Recently, a visiting adult entered the classroom and immediately commented on the number of brown-skinned kids in the Year 3 class by saying: "We could have a whole Indian cricket team here!" My son was appalled. He understood that firstly, not all of the brown-skinned kids were Indian, and secondly, that those nine-year-old boys would have felt immediately defined by their skin colour, and by their difference -- and that's not a comfortable feeling at that age. It was a totally unnecessary comment about those boys' identities, and my clever kid knew that better than that adult.
And this is what sets my nine-year-old son's understanding of what is funny, what constitutes banter, apart from Eddie McGuire's. My son (generally) thinks about what he says and expects others to do the same. He is sensitive to how a recipient may feel about a joke -- before opening his mouth. When I told him about McGuire's Adam Goodes playing King Kong comment, my son recognised that was offensive because it would not have been said about a white man, and was thus a direct derogatory (by likening Goodes to a massive gorilla) comment on Goodes' personal appearance. When my son heard about McGuire's drowning conversation about Caroline Wilson, he knew it sounded threatening, and violent.
But my son also gets there is a difference between humour among good friends and family, and that which can be used with people he is not so familiar with, such as his teachers, fellow BMX competitors, players from other teams on the soccer field, kids he's just met. My son, at age nine, can identify that humour is largely about context; the recipient, the appropriateness and the timing.
Much has been made of McGuire's comments being similar to those expressed simultaneously by Wilson's 3AW colleagues. But there are a few key differences. McGuire and Wilson are not colleagues; in fact, there is a history of mutual dislike.
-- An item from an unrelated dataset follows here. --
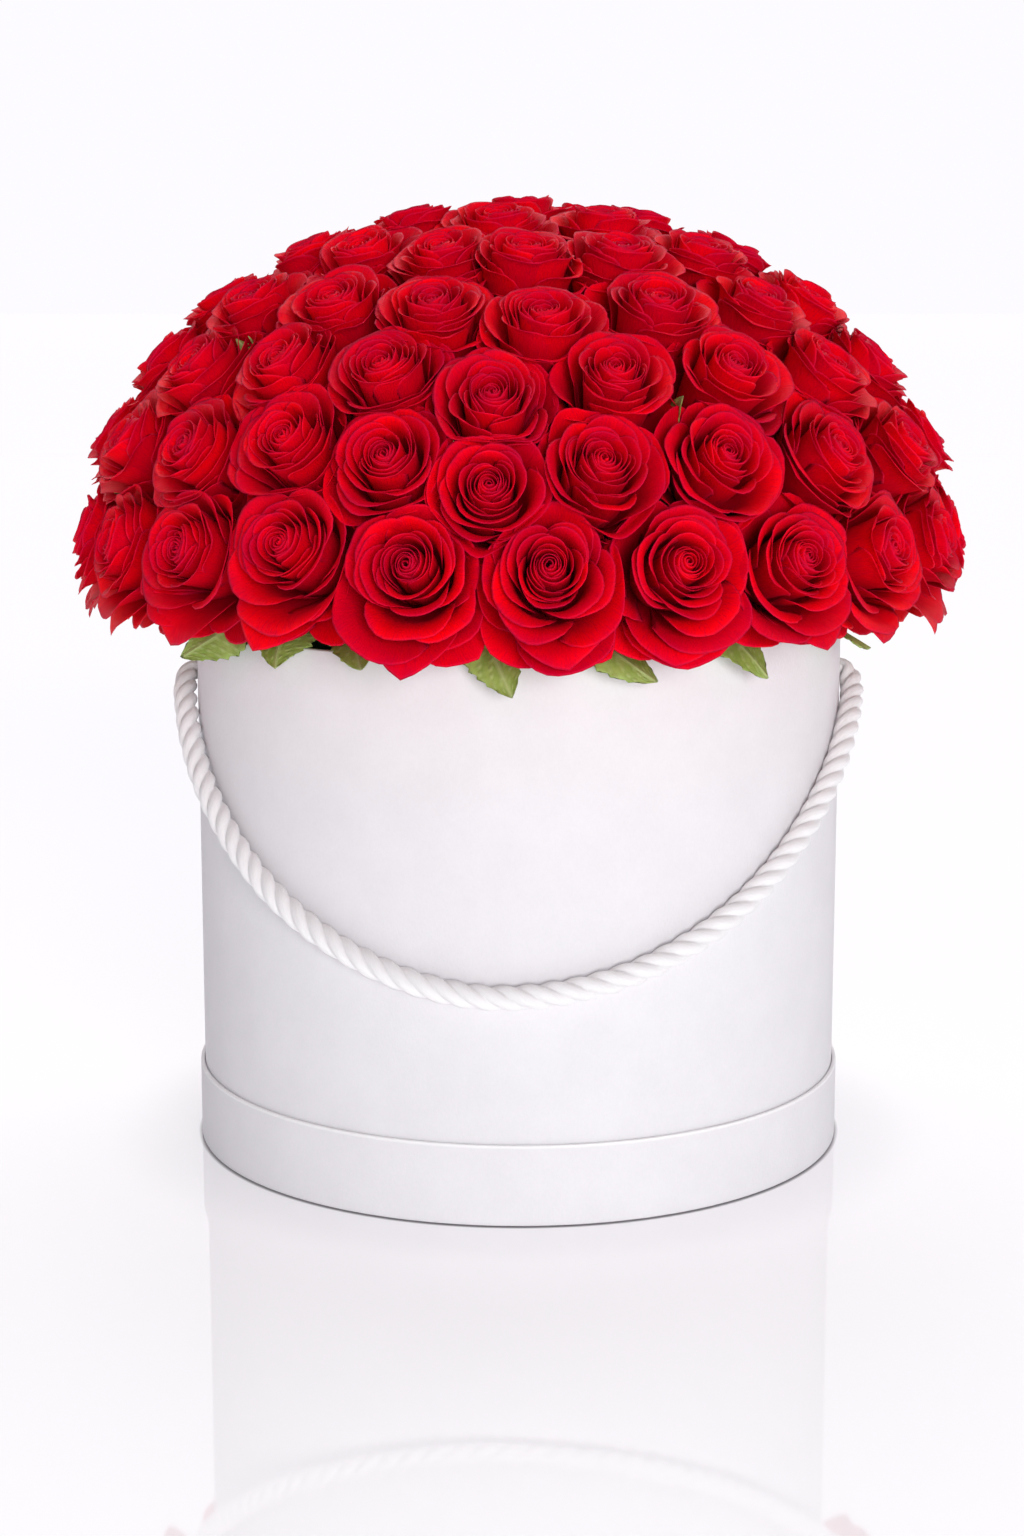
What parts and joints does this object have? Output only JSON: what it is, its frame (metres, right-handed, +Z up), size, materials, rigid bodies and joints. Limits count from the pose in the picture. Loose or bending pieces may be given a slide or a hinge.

McGuire and Wilson were not in each other's presence at the time; Wilson did not have the opportunity for rebuttal, so it was not in the course of banter. And there was no reason for Wilson to be drawn into McGuire's commentary, other than that he wanted to choose an unlikeable (in his opinion) target for his joke.
There have been calls for McGuire to be sacked over this most recent debacle he's gotten himself into. I don't think that's necessarily the solution, because he will always be one of Australia's most influential media identities due to his past contribution and roles. But I do think McGuire needs some sensitivity training and an update of his media skills to bring them to a 2016 standard.
If I met McGuire, I'd ask him to consider thinking about how he would feel if one of his children were the subject of one of his jokes -- and decide then if it is actually funny. But I think the most useful thing Eddie McGuire could do to salvage his reputation and not repeat his many mistakes is to have a conversation with my son about the true meaning of humour.